-- start Supplied information --

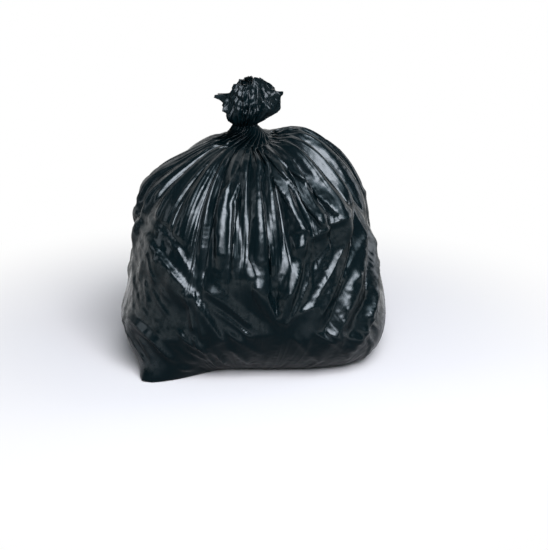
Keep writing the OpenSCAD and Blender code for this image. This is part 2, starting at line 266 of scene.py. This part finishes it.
# the film's own shape: the CAD solid's, made smooth, then folded; lengths in metres, and azimuths in degrees,
# from the bag's right side round by the back, so that the middle of the front is at 270
bag = {
    # the solid's mesh: a pole has more edges than this, the first column starts at this azimuth, the neck and
    # the rim are at these rings, and between these angles the steeper edges stay sharper
    "mergeWithin": 1e-5, "poleEdges": 60, "seam": 2.5, "neckRing": 35, "rimRing": 43,
    "levels": 2, "sharpAngles": (14, 60), "sharpMost": 0.75,
    # all folds: the seed, the least reach from the axis that they are measured at, the reach from which they
    # are full size, the share that is left by the neck, and how soon they run out at their ends
    "seed": 7, "leastReach": 0.012, "foldReach": 0.17, "leastFold": 0.15, "tip": 0.05, "tipSlope": 7,
    # the reach by which a crest's run and a drawn fold's lean are reckoned, and the draw of ridge or hollow
    "runReach": 0.18, "leanReach": 0.2, "foldSigns": (1, 1, -0.8),
    # points above pullFrom that are this close to a crest move on to it; the drawn folds fade near the
    # photograph's, and all of them fade at the foot
    "pullReach": 0.005, "pullFrom": 0.02, "clear": 0.018, "clearFade": (0.1, 0.6), "footFade": (0.002, 0.02),
    # the folded film is eased once between these heights
    "ease": 0.3, "easeHeights": (0.0042, 0.3),
    # the unrolled film lies on a tube of this radius; below leanTop its pulls lean, more or less by how far
    # round they are from the middle of the back, and on the tuft they run round it
    "tubeRadius": 0.21, "leanTop": 0.25, "tuftLaid": (0.1, 0.1, 10),
    "pullLeans": ((-150, 0), (-90, 0.5), (-40, 0.8), (-12, 0), (12, 0), (40, -0.8), (90, -0.5), (150, 0)),
    # folds read off the photograph: points of the crest as azimuth and height, its rise, and the width of the
    # flank to its left and to its right, looking along it
    "photoFolds": [
        (((270, 0.385), (274, 0.306), (273, 0.206)), 0.010, 0.018, 0.005),
        (((276, 0.385), (282, 0.310), (281, 0.195)), 0.010, 0.018, 0.005),
        (((283, 0.385), (294, 0.315), (300, 0.256)), 0.006, 0.018, 0.005),
        (((288, 0.385), (303, 0.325), (309, 0.268)), 0.006, 0.018, 0.005),
        (((294, 0.385), (311, 0.335), (318, 0.282)), 0.005, 0.018, 0.005),
        (((262, 0.385), (250, 0.310), (254, 0.212)), 0.008, 0.018, 0.005),
        (((266, 0.385), (258, 0.310), (261, 0.206)), 0.009, 0.016, 0.005),
        (((295, 0.320), (298, 0.262)), 0.005, 0.008, 0.014),
        (((186, 0.268), (217, 0.241), (229, 0.210), (241, 0.172)), 0.006, 0.0045, 0.034),
        (((200, 0.279), (222, 0.257), (232, 0.235), (241, 0.200)), 0.003, 0.006, 0.012),
        (((203, 0.240), (219, 0.212), (224, 0.174)), 0.006, 0.008, 0.012),
        (((217, 0.170), (221, 0.132)), 0.004, 0.008, 0.008),
        (((239, 0.172), (242, 0.141), (244, 0.103)), 0.005, 0.010, 0.009),
        (((243, 0.170), (246, 0.130), (248, 0.090)), 0.005, 0.010, 0.009),
        (((241, 0.172), (248, 0.138), (258, 0.082)), 0.007, 0.006, 0.022),
        (((246, 0.176), (258, 0.148), (271, 0.112)), 0.007, 0.018, 0.012),
        (((206, 0.104), (216, 0.094), (226, 0.076), (233, 0.040)), 0.007, 0.010, 0.009),
        (((208, 0.078), (220, 0.034)), 0.006, 0.008, 0.008),
        (((284, 0.119), (273, 0.186)), 0.005, 0.012, 0.010),
        (((284, 0.119), (289, 0.168), (295, 0.206), (298, 0.254)), 0.008, 0.014, 0.010),
        (((287, 0.121), (293, 0.146), (299, 0.181), (302, 0.246)), 0.005, 0.010, 0.010),
        (((286, 0.119), (293, 0.134), (300, 0.144)), 0.004, 0.008, 0.007),
        (((318, 0.234), (308, 0.184), (300, 0.146)), 0.003, 0.005, 0.006),
        (((323, 0.236), (311, 0.170), (302, 0.123)), 0.003, 0.005, 0.006),
        (((336, 0.250), (321, 0.200), (309, 0.145)), 0.003, 0.005, 0.007),
        (((347, 0.240), (331, 0.200), (320, 0.172), (314, 0.127)), 0.003, 0.005, 0.007),
        (((350, 0.225), (335, 0.180), (324, 0.150), (318, 0.115)), 0.003, 0.005, 0.007),
        (((322, 0.126), (328, 0.154), (338, 0.172)), 0.005, 0.010, 0.008),
        (((334, 0.144), (326, 0.108), (336, 0.070)), 0.004, 0.008, 0.008),
    ],
    # a shelf that the gathers of the right front end on, in the same terms, and how far it clears the drawn
    # folds above it and below it
    "shelf": (((300, 0.250), (314, 0.274), (329, 0.295)), 0.005, 0.012, 0.010),
    "shelfClear": (0.003, 0.035),
    # broad forms: azimuth and height of the middle, half width and half height, and rise
    "broadForms": [
        (266, 0.225, 0.05, 0.080, 0.010), (272, 0.180, 0.13, 0.040, 0.008),
        (306, 0.254, 0.030, 0.028, 0.007), (321, 0.272, 0.035, 0.028, 0.008),
    ],
    # folds drawn at random within these bounds: how many, the azimuth and height at which they start, and
    # their length; how far they lean from the fall of the film (to the right where positive), their rise, the
    # width of the right flank and how many times as wide the left one is
    "drawnFolds": {
        "gathers": (100, (346, 552), (0.30, 0.42), (0.08, 0.22),
                    (-4, 4), (0.0025, 0.0055), (0.006, 0.012), (0.4, 1)),
        "side gathers": (10, (192, 212), (0.36, 0.40), (0.06, 0.10),
                         (-4, 4), (0.0025, 0.0050), (0.006, 0.010), (0.4, 1)),
        "left gathers": (9, (212, 240), (0.37, 0.40), (0.13, 0.20),
                         (-1, 3), (0.0035, 0.0060), (0.003, 0.004), (3, 4)),
        "middle gathers": (3, (240, 248), (0.385, 0.40), (0.16, 0.20),
                           (-2, 2), (0.0025, 0.0050), (0.011, 0.016), (0.2, 0.35)),
        "far gathers": (5, (322, 346), (0.385, 0.40), (0.11, 0.15),
                        (-3, 1), (0.0025, 0.0050), (0.003, 0.005), (3, 4.5)),
        "fine gathers": (240, (0, 360), (0.27, 0.41), (0.05, 0.15),
                         (-4, 4), (0.0004, 0.0013), (0.003, 0.007), (0.5, 1.5)),
        "right bundle": (24, (306, 360), (0.20, 0.27), (0.10, 0.16),
                         (-38, -33), (0.0014, 0.0030), (0.004, 0.007), (0.5, 0.9)),
        "left fan": (9, (240, 247), (0.13, 0.17), (0.08, 0.14),
                     (8, 58), (0.0028, 0.0050), (0.005, 0.009), (0.4, 0.9)),
        "left side": (4, (188, 215), (0.12, 0.20), (0.06, 0.12),
                      (4, 24), (0.0018, 0.0040), (0.004, 0.009), (0.4, 1)),
        "left foot": (14, (206, 250), (0.05, 0.10), (0.03, 0.07),
                      (15, 45), (0.0025, 0.0048), (0.005, 0.009), (0.4, 0.9)),
        "front": (14, (180, 300), (0.05, 0.18), (0.05, 0.12),
                  (-65, 65), (0.0008, 0.0020), (0.010, 0.026), (0.4, 1)),
        "back": (120, (0, 180), (0.08, 0.32), (0.08, 0.20),
                 (-50, 50), (0.0020, 0.0048), (0.005, 0.014), (0.4, 1.5)),
        "foot": (70, (0, 360), (0.004, 0.05), (0.02, 0.07),
                 (-25, 25), (0.0008, 0.0024), (0.004, 0.010), (0.4, 1)),
        "right foot": (10, (288, 326), (0.08, 0.12), (0.05, 0.09),
                       (15, 60), (0.0025, 0.0045), (0.006, 0.009), (0.5, 0.9)),
        "left ridges": (6, (192, 214), (0.20, 0.27), (0.08, 0.14),
                        (38, 50), (0.0020, 0.0040), (0.006, 0.009), (0.5, 0.9)),
    },
    # the tuft: its wall is eased, its front rises and leans back over the opening, film fills the opening, and
    # all of it is crumpled, with folds wrapped round it; a pair is where a blend starts and ends
    "tuft": {
        "easePasses": 20, "ease": 0.5, "easeRings": (36, 42.4), "easeHalfWidth": 0.047,
        "rise": 0.014, "lean": 0.65, "front": (-0.02, 0.012),
        "leftEnd": (-0.04, -0.022), "rightEnd": (0.004, 0.045), "rightDrop": 0.75,
        "fill": 0.022, "fillTop": 0.482, "fillRings": 3, "fillSides": (0.02, 0.045),
        "crumples": ((45, 0.009), (110, 0.004)), "crumpleMean": 0.003,
        "crumpleFrom": (0, 0.2), "crumpleMiddle": (0, 0.02),
        "folds": [
            (((222, 0.462), (250, 0.450), (280, 0.458)), 0.005, 0.004, 0.006),
            (((222, 0.450), (250, 0.438), (285, 0.446)), 0.005, 0.004, 0.006),
            (((228, 0.440), (262, 0.428), (300, 0.438)), 0.004, 0.004, 0.006),
            (((286, 0.472), (298, 0.454), (318, 0.440)), 0.005, 0.005, 0.008),
            (((300, 0.428), (312, 0.446), (330, 0.460)), 0.004, 0.005, 0.008),
        ],
    },
}
filmLayers = ("ring", "columnCos", "columnSin", "along")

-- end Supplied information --

**What the task requires:** Reproduce each line of the material containing the word "this".

**Complete response:**
Keep writing the OpenSCAD and Blender code for this image. This is part 2, starting at line 266 of scene.py. This part finishes it.
    # the solid's mesh: a pole has more edges than this, the first column starts at this azimuth, the neck and
    # points above pullFrom that are this close to a crest move on to it; the drawn folds fade near the
    # the unrolled film lies on a tube of this radius; below leanTop its pulls lean, more or less by how far